Line of Credit
A Line of Credit provides a borrower with access to the equity in their home or investment properties whenever they wish for any worthwhile purpose. It is similar to an overdraft facility in that funds can be withdrawn up to the original loan approved amount at anytime. The interest rate on a Line of Credit facility is usually a variable rate that fluctuates with the market. A borrower can generally access their Line of Credit via a Cheque Book, Credit Card, ATM, Phone and Internet. A Line of Credit provides a borrower with easy access to funds ensuring peace of mind in times of need.
Unlike conventional mortgage products reverse mortgages (also known as equity release), focus exclusively on a specific segment of the population: retirees. They allow retiring homeowners to access a largely untapped asset to fund a standard of living that for many would otherwise be out of reach.
Reverse mortgages are similar to conventional residential mortgages in that the borrower raises funds against the security of the home. However, reverse mortgages are very different to conventional mortgages when it comes to drawdown, cash flow, and repayments.
In a normal mortgage, the principal amount of the loan is generally advanced as a lump sum to the borrower in order to a purchase a property. The borrower must then make regular principal and interest payments during the term of the loan. If the borrower defaults on the loan, the lender may recover the outstanding balance of the loan (including any unpaid interest) by enforcing its mortgage and selling the mortgaged home.

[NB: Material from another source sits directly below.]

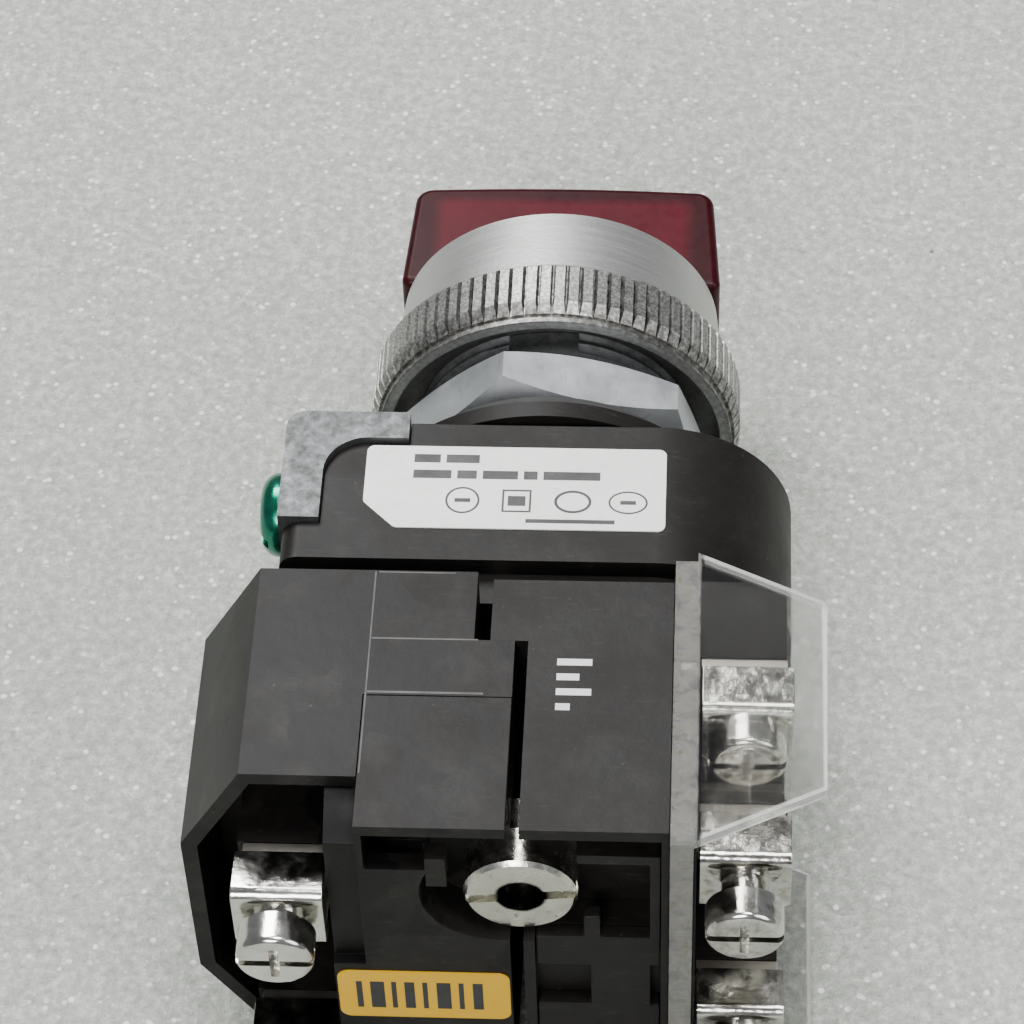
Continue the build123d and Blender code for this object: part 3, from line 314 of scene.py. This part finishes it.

That is not the case with a reverse mortgage. In addition to having the option of receiving the principal in an upfront lump sum payment, the retiree can also choose to receive the principal in the form of regular part-payments from the lender during the term of the loan.
The retiree is not required to make any repayments (whether of principal or interest) to the lender during the term of the loan, however in some cases may have the option to do so. Instead, the entire loan (including accrued interest) falls due on the death of the retiree, or when the retiree moves out of the mortgaged home permanently, for example into a nursing home or if the property is sold.
The lender then recovers the loan by either having the beneficiaries of the retiree’s estate pay the debt, or by enforcing its mortgage and selling the mortgaged home. In most cases, the lender will give the retiree’s beneficiaries up to six months to finalise the debt. If the lender sells the property, they will give any funds left over to the estate of the retiree.